REQUIREMENTS: Each line from the start of the entries through the line that contains "bevel.angle_limit = math.radians(40)" should be output exactly, please.

Raw records:
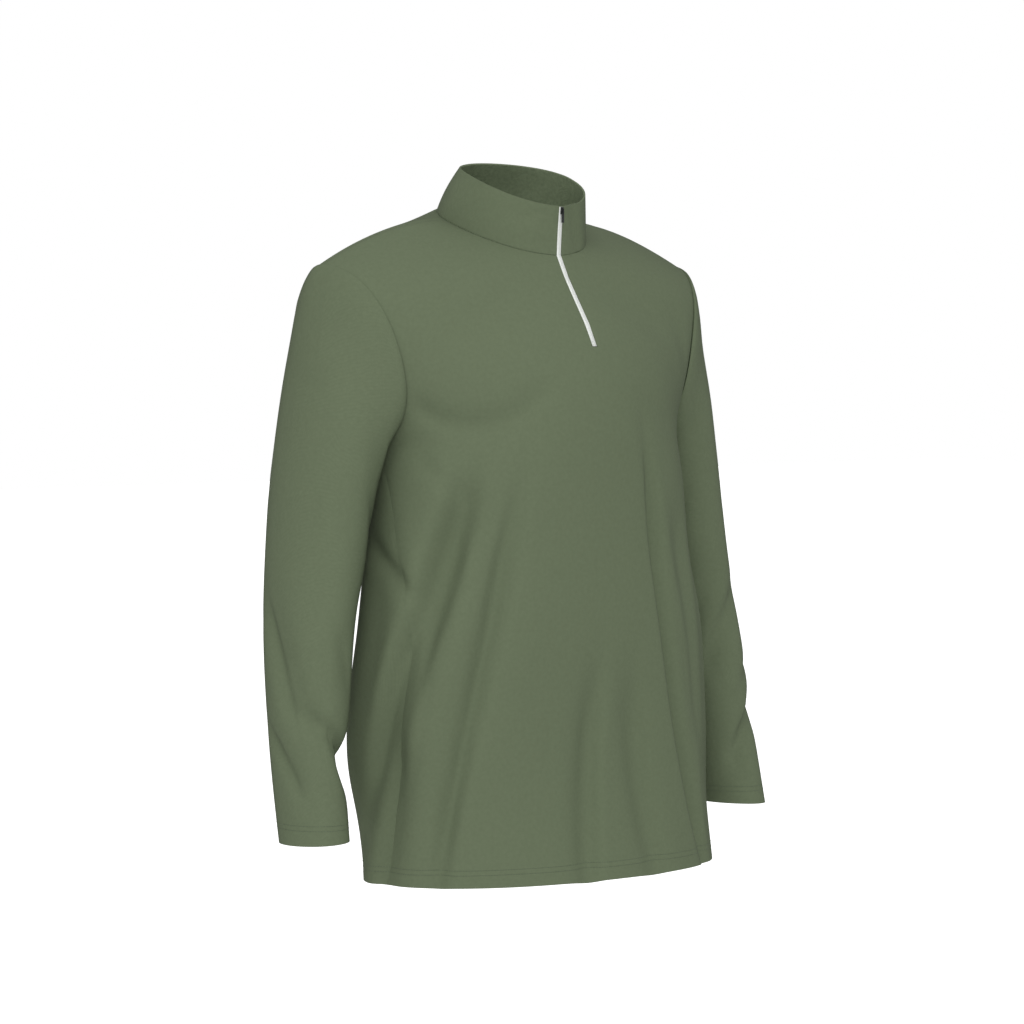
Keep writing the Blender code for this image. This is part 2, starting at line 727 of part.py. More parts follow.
def round_edges(target, width, segments=2):
    bevel = target.modifiers.new("rounded edges", "BEVEL")
    bevel.width = width
    bevel.segments = segments
    bevel.limit_method = "ANGLE"
    bevel.angle_limit = math.radians(40)


def build_slider(collection, cutters, surface):
    """The zip's slider, with the bridge that carries its pull."""
    place = zip_place()
    body_y = -(SLIDER_GAP + SLIDER_THICK / 2)
    slider = box("zip_slider", (SLIDER_WIDE, SLIDER_THICK, SLIDER_LONG), (0, body_y, 0),
                 collection, surface)
    round_edges(slider, 0.4 * MM)
    hinge = hinge_middle()
    bridge_size = (BRIDGE_WIDE, BRIDGE_TALL + BRIDGE_FOOT, BRIDGE_LONG)
    bridge_middle = (0, face_y() - (BRIDGE_TALL - BRIDGE_FOOT) / 2, 0)
    bridge = box("bridge", bridge_size, bridge_middle, cutters)
    eye = box("bridge_eye", (2 * SLIDER_WIDE, EYE_TALL, EYE_LONG), hinge, cutters)
    combine(slider, bridge, "UNION")
    combine(slider, eye, "DIFFERENCE")
    for piece in (slider, bridge, eye):
        piece.matrix_world = place
    return slider


def face_y():
    """The slider's outer face, in its own frame."""
    return -(SLIDER_GAP + SLIDER_THICK)


def hinge_middle():
    """The middle of the bridge's eye, on the axis of the pull, in the slider's frame."""
    return Vector((0.0, face_y() - EYE_TALL / 2, 0.0))


def build_pull(collection, cutters, surface):
    """The pull tab. Its origin is on its hinge, and it hangs plumb from the slider's bridge."""
    hinge = zip_place() @ hinge_middle()
    middle = (0, 0, BAR / 2 - PULL_LONG / 2)
    pull = box("zip_pull", (PULL_WIDE, BAR, PULL_LONG), middle, collection, surface)
    round_edges(pull, 0.2 * MM)
    window_size = (WINDOW_WIDE, 3 * BAR, WINDOW_LONG)
    window = box("pull_window", window_size, (0, 0, -BAR / 2 - WINDOW_LONG / 2), cutters)
    combine(pull, window, "DIFFERENCE")
    for piece in (pull, window):
        piece.location = hinge
    return pull


def main():
    for old in list(bpy.data.objects):
        bpy.data.objects.remove(old, do_unlink=True)
    collection = bpy.data.collections.new("long_sleeve_sports_top")
    bpy.context.scene.collection.children.link(collection)
    cutters = bpy.data.collections.new("cutters")
    cutters.hide_render = True
    bpy.context.scene.collection.children.link(cutters)
    jersey = material("jersey", (0.138, 0.175, 0.107), 0.85)
    tape = material("zip_tape", (0.62, 0.64, 0.60), 0.7)
    build_body("front", True, collection, jersey)
    build_body("back", False, collection, jersey)
    build_sleeve("sleeve_left", 1, collection, jersey)
    build_sleeve("sleeve_right", -1, collection, jersey)
    build_collar(collection, jersey)
    build_zip_tape(collection, tape)
    metal = material("dark_metal", (0.02, 0.022, 0.022), 0.4, 0.9)
    build_slider(collection, cutters, metal)
    build_pull(collection, cutters, metal)


main()
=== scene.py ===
# %% [markdown]
# # A long sleeve quarter-zip sports top
# The top is worn, but there is no wearer: five knitted pieces keep the shape of the body that
# fills them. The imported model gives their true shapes. This script adds what a knitted top
# shows close up: creases, seams that sink in, twin stitching, a nylon zip and its slider.

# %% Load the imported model
import math

import bmesh
import bpy
from mathutils import Matrix, Vector, kdtree


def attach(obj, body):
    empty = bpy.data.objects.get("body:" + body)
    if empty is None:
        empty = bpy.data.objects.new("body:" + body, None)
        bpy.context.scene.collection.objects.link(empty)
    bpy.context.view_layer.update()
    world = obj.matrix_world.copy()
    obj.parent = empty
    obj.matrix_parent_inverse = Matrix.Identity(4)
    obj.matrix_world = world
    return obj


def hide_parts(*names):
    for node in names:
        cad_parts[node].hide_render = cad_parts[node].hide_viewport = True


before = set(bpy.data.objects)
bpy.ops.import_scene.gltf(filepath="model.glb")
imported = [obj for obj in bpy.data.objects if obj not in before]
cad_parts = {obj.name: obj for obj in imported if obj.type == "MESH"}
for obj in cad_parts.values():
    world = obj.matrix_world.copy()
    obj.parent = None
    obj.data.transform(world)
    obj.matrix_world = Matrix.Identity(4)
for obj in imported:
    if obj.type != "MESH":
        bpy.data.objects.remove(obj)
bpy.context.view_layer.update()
MM = 0.001
HEM = -0.700
CUFF = -0.650

# %% [markdown]
# ## The camera
# A studio photograph of clothes is taken from far away with a long lens, so that the top
# doesn't look wider at the front than at the back. The camera stands 4.5 metres away, a
# little lower than the neck, and turned 38 degrees towards the wearer's right.

# %% Camera
TURN = math.radians(-38)
LOOKS_DOWN = math.radians(3.008)
PLACE = (-2.7797, -3.5388, -0.086)
LENS = 148.5
camera_data = bpy.data.cameras.new("camera")
camera_data.lens = LENS
camera_data.sensor_width = 36.0
camera_data.clip_end = 60.0
camera = bpy.data.objects.new("camera", camera_data)
camera.location = PLACE
camera.rotation_euler = (math.radians(90) - LOOKS_DOWN, 0.0, TURN)
bpy.context.scene.collection.objects.link(camera)
bpy.context.scene.camera = camera
print("camera at", tuple(camera.location), "lens", LENS, "mm")

# %% [markdown]
# ## From solid to cloth
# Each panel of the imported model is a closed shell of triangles, coarse enough to pack. Its
# outer side has the right shape, so a copy of it is the start of the cloth. The triangles are
# joined back into quads, because subdivision makes a smooth surface from quads and a lumpy
# one from triangles.

# %% Take the outer side of a panel
MERGE = 0.02 * MM
FACES_THAT_WAY = 0.8
RIM_ANGLE = math.radians(55)
BEND_IN_A_QUAD = math.radians(60)
SKEW_OF_A_QUAD = math.radians(100)


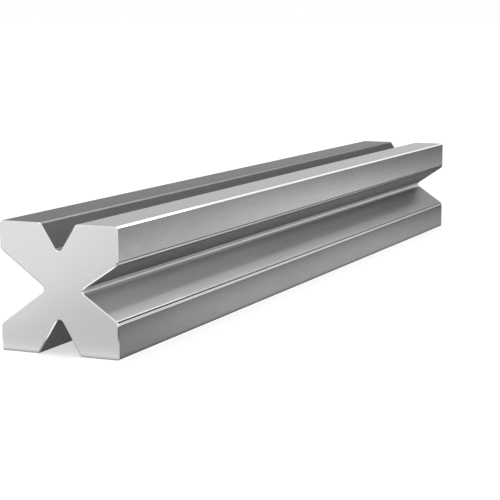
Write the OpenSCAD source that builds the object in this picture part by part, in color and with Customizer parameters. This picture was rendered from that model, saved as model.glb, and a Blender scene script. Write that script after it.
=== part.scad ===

RESPONSE FOR THIS EXERCISE:
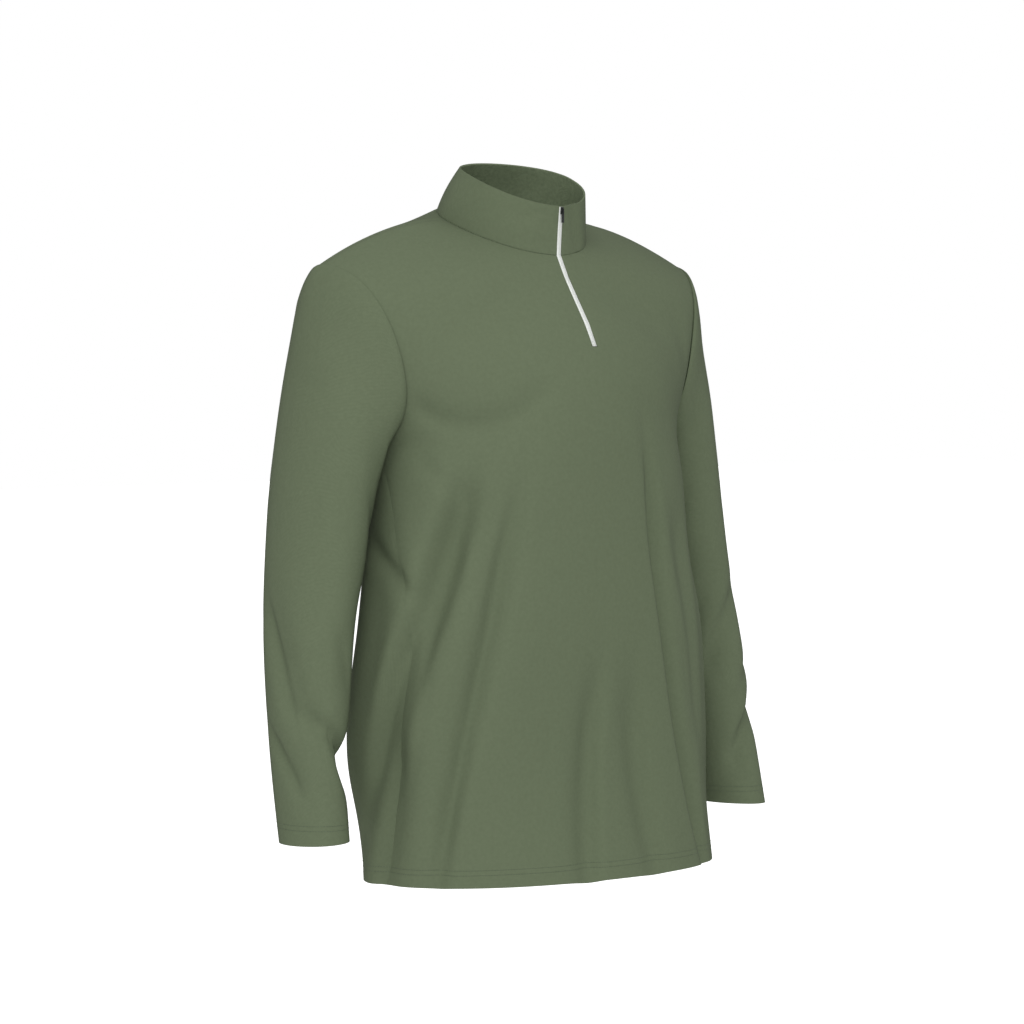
Keep writing the Blender code for this image. This is part 2, starting at line 727 of part.py. More parts follow.
def round_edges(target, width, segments=2):
    bevel = target.modifiers.new("rounded edges", "BEVEL")
    bevel.width = width
    bevel.segments = segments
    bevel.limit_method = "ANGLE"
    bevel.angle_limit = math.radians(40)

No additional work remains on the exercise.